Your task is to repeat the listing exactly.

Records that describe objects:
════════════════════

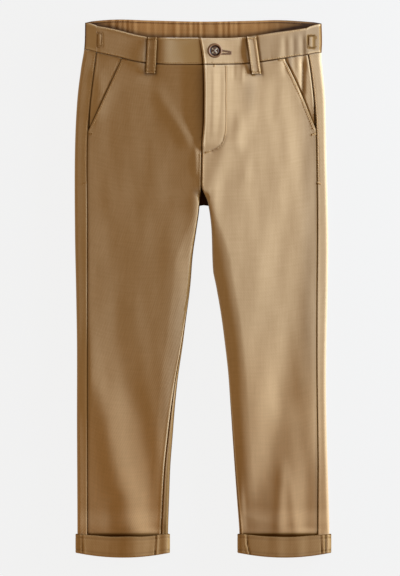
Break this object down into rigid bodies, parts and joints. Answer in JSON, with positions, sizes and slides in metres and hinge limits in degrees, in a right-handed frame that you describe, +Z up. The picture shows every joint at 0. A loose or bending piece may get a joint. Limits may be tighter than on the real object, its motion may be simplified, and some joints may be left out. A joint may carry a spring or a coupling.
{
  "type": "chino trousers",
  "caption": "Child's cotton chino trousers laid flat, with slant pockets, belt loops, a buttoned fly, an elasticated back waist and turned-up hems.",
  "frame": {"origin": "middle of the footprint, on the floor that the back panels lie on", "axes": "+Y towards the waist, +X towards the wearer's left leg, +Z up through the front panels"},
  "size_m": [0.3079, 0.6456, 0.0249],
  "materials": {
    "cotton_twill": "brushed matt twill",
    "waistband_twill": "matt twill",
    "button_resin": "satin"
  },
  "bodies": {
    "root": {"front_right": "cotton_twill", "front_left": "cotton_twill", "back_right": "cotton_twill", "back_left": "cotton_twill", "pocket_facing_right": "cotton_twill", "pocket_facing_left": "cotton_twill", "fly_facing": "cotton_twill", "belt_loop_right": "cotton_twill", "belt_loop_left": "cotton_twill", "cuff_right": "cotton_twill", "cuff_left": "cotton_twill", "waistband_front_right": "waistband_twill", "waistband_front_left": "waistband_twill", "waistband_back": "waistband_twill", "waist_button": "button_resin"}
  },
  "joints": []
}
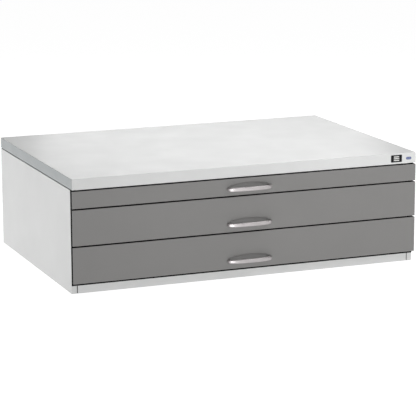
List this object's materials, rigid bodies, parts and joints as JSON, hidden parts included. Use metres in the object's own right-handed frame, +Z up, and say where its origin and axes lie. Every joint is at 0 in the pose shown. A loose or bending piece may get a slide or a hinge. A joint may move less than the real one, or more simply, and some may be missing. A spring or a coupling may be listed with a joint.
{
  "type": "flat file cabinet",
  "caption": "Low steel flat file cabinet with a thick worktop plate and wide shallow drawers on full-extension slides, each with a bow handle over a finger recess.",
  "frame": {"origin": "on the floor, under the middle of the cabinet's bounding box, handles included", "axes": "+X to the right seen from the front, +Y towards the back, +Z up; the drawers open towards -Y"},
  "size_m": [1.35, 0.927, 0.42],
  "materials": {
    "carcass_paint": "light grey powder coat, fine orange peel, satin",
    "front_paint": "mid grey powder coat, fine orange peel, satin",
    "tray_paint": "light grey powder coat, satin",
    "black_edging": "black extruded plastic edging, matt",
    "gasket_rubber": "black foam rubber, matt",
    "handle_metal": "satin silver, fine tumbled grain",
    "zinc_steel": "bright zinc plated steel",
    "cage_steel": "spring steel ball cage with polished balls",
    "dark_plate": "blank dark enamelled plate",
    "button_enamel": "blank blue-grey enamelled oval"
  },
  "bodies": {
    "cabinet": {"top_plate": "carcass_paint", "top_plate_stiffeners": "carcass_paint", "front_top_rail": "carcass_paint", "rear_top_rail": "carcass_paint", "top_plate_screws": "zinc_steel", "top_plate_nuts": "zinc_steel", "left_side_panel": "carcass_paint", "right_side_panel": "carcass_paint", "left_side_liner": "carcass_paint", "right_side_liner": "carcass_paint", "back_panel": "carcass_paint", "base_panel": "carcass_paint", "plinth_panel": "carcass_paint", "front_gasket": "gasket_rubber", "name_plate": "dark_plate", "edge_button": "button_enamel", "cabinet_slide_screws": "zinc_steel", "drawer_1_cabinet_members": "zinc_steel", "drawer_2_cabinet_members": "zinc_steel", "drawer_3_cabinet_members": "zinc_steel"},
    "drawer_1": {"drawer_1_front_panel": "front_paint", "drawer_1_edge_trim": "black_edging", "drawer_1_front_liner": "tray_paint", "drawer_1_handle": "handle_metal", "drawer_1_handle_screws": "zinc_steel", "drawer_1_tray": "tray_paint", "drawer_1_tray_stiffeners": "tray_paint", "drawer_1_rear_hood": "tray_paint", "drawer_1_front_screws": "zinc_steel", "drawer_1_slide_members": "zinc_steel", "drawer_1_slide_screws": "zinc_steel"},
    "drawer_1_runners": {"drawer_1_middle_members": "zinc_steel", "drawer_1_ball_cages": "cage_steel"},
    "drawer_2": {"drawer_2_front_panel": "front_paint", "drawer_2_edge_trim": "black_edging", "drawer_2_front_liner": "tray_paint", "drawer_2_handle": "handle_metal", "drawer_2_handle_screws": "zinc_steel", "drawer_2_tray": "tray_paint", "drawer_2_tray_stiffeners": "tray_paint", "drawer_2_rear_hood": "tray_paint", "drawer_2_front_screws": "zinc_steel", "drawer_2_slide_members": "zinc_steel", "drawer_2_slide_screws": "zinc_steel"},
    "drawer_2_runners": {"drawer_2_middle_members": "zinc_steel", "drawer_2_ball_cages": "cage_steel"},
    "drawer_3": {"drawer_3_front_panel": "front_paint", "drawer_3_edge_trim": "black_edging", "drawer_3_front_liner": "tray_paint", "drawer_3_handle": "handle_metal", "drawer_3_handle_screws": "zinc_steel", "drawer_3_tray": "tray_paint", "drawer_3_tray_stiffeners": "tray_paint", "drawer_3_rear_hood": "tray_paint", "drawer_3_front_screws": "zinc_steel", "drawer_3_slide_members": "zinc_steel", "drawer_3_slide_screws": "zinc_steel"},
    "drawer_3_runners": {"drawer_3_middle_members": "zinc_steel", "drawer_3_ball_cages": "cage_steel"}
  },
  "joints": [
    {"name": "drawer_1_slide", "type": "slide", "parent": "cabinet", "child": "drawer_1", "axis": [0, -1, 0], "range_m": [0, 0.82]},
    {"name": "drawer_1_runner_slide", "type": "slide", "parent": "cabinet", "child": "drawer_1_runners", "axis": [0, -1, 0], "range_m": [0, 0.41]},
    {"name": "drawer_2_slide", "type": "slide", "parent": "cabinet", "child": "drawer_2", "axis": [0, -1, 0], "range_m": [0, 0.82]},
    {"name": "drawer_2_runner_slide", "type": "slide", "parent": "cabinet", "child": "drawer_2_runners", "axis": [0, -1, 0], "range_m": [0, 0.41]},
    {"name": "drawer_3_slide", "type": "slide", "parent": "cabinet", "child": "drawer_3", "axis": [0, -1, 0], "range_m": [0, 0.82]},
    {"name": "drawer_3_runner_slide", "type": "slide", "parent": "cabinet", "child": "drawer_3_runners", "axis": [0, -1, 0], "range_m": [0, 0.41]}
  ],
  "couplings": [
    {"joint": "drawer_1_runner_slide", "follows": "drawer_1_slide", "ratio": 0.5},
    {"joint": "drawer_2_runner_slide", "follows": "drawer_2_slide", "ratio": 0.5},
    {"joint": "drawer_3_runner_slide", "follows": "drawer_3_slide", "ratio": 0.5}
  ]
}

════════════════════

Exercise answer:
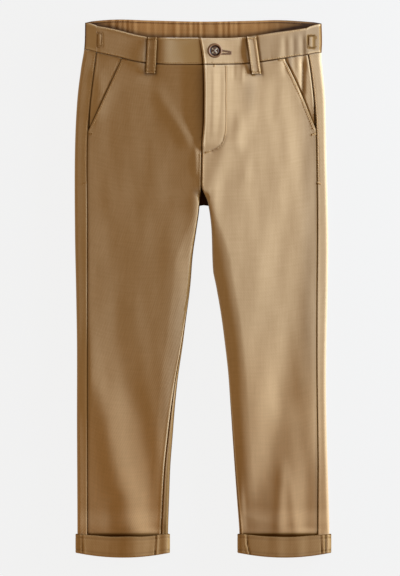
Break this object down into rigid bodies, parts and joints. Answer in JSON, with positions, sizes and slides in metres and hinge limits in degrees, in a right-handed frame that you describe, +Z up. The picture shows every joint at 0. A loose or bending piece may get a joint. Limits may be tighter than on the real object, its motion may be simplified, and some joints may be left out. A joint may carry a spring or a coupling.
{
  "type": "chino trousers",
  "caption": "Child's cotton chino trousers laid flat, with slant pockets, belt loops, a buttoned fly, an elasticated back waist and turned-up hems.",
  "frame": {"origin": "middle of the footprint, on the floor that the back panels lie on", "axes": "+Y towards the waist, +X towards the wearer's left leg, +Z up through the front panels"},
  "size_m": [0.3079, 0.6456, 0.0249],
  "materials": {
    "cotton_twill": "brushed matt twill",
    "waistband_twill": "matt twill",
    "button_resin": "satin"
  },
  "bodies": {
    "root": {"front_right": "cotton_twill", "front_left": "cotton_twill", "back_right": "cotton_twill", "back_left": "cotton_twill", "pocket_facing_right": "cotton_twill", "pocket_facing_left": "cotton_twill", "fly_facing": "cotton_twill", "belt_loop_right": "cotton_twill", "belt_loop_left": "cotton_twill", "cuff_right": "cotton_twill", "cuff_left": "cotton_twill", "waistband_front_right": "waistband_twill", "waistband_front_left": "waistband_twill", "waistband_back": "waistband_twill", "waist_button": "button_resin"}
  },
  "joints": []
}
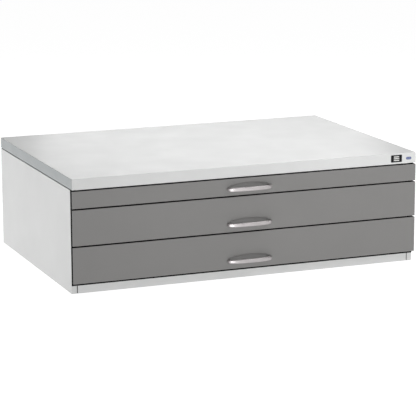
List this object's materials, rigid bodies, parts and joints as JSON, hidden parts included. Use metres in the object's own right-handed frame, +Z up, and say where its origin and axes lie. Every joint is at 0 in the pose shown. A loose or bending piece may get a slide or a hinge. A joint may move less than the real one, or more simply, and some may be missing. A spring or a coupling may be listed with a joint.
{
  "type": "flat file cabinet",
  "caption": "Low steel flat file cabinet with a thick worktop plate and wide shallow drawers on full-extension slides, each with a bow handle over a finger recess.",
  "frame": {"origin": "on the floor, under the middle of the cabinet's bounding box, handles included", "axes": "+X to the right seen from the front, +Y towards the back, +Z up; the drawers open towards -Y"},
  "size_m": [1.35, 0.927, 0.42],
  "materials": {
    "carcass_paint": "light grey powder coat, fine orange peel, satin",
    "front_paint": "mid grey powder coat, fine orange peel, satin",
    "tray_paint": "light grey powder coat, satin",
    "black_edging": "black extruded plastic edging, matt",
    "gasket_rubber": "black foam rubber, matt",
    "handle_metal": "satin silver, fine tumbled grain",
    "zinc_steel": "bright zinc plated steel",
    "cage_steel": "spring steel ball cage with polished balls",
    "dark_plate": "blank dark enamelled plate",
    "button_enamel": "blank blue-grey enamelled oval"
  },
  "bodies": {
    "cabinet": {"top_plate": "carcass_paint", "top_plate_stiffeners": "carcass_paint", "front_top_rail": "carcass_paint", "rear_top_rail": "carcass_paint", "top_plate_screws": "zinc_steel", "top_plate_nuts": "zinc_steel", "left_side_panel": "carcass_paint", "right_side_panel": "carcass_paint", "left_side_liner": "carcass_paint", "right_side_liner": "carcass_paint", "back_panel": "carcass_paint", "base_panel": "carcass_paint", "plinth_panel": "carcass_paint", "front_gasket": "gasket_rubber", "name_plate": "dark_plate", "edge_button": "button_enamel", "cabinet_slide_screws": "zinc_steel", "drawer_1_cabinet_members": "zinc_steel", "drawer_2_cabinet_members": "zinc_steel", "drawer_3_cabinet_members": "zinc_steel"},
    "drawer_1": {"drawer_1_front_panel": "front_paint", "drawer_1_edge_trim": "black_edging", "drawer_1_front_liner": "tray_paint", "drawer_1_handle": "handle_metal", "drawer_1_handle_screws": "zinc_steel", "drawer_1_tray": "tray_paint", "drawer_1_tray_stiffeners": "tray_paint", "drawer_1_rear_hood": "tray_paint", "drawer_1_front_screws": "zinc_steel", "drawer_1_slide_members": "zinc_steel", "drawer_1_slide_screws": "zinc_steel"},
    "drawer_1_runners": {"drawer_1_middle_members": "zinc_steel", "drawer_1_ball_cages": "cage_steel"},
    "drawer_2": {"drawer_2_front_panel": "front_paint", "drawer_2_edge_trim": "black_edging", "drawer_2_front_liner": "tray_paint", "drawer_2_handle": "handle_metal", "drawer_2_handle_screws": "zinc_steel", "drawer_2_tray": "tray_paint", "drawer_2_tray_stiffeners": "tray_paint", "drawer_2_rear_hood": "tray_paint", "drawer_2_front_screws": "zinc_steel", "drawer_2_slide_members": "zinc_steel", "drawer_2_slide_screws": "zinc_steel"},
    "drawer_2_runners": {"drawer_2_middle_members": "zinc_steel", "drawer_2_ball_cages": "cage_steel"},
    "drawer_3": {"drawer_3_front_panel": "front_paint", "drawer_3_edge_trim": "black_edging", "drawer_3_front_liner": "tray_paint", "drawer_3_handle": "handle_metal", "drawer_3_handle_screws": "zinc_steel", "drawer_3_tray": "tray_paint", "drawer_3_tray_stiffeners": "tray_paint", "drawer_3_rear_hood": "tray_paint", "drawer_3_front_screws": "zinc_steel", "drawer_3_slide_members": "zinc_steel", "drawer_3_slide_screws": "zinc_steel"},
    "drawer_3_runners": {"drawer_3_middle_members": "zinc_steel", "drawer_3_ball_cages": "cage_steel"}
  },
  "joints": [
    {"name": "drawer_1_slide", "type": "slide", "parent": "cabinet", "child": "drawer_1", "axis": [0, -1, 0], "range_m": [0, 0.82]},
    {"name": "drawer_1_runner_slide", "type": "slide", "parent": "cabinet", "child": "drawer_1_runners", "axis": [0, -1, 0], "range_m": [0, 0.41]},
    {"name": "drawer_2_slide", "type": "slide", "parent": "cabinet", "child": "drawer_2", "axis": [0, -1, 0], "range_m": [0, 0.82]},
    {"name": "drawer_2_runner_slide", "type": "slide", "parent": "cabinet", "child": "drawer_2_runners", "axis": [0, -1, 0], "range_m": [0, 0.41]},
    {"name": "drawer_3_slide", "type": "slide", "parent": "cabinet", "child": "drawer_3", "axis": [0, -1, 0], "range_m": [0, 0.82]},
    {"name": "drawer_3_runner_slide", "type": "slide", "parent": "cabinet", "child": "drawer_3_runners", "axis": [0, -1, 0], "range_m": [0, 0.41]}
  ],
  "couplings": [
    {"joint": "drawer_1_runner_slide", "follows": "drawer_1_slide", "ratio": 0.5},
    {"joint": "drawer_2_runner_slide", "follows": "drawer_2_slide", "ratio": 0.5},
    {"joint": "drawer_3_runner_slide", "follows": "drawer_3_slide", "ratio": 0.5}
  ]
}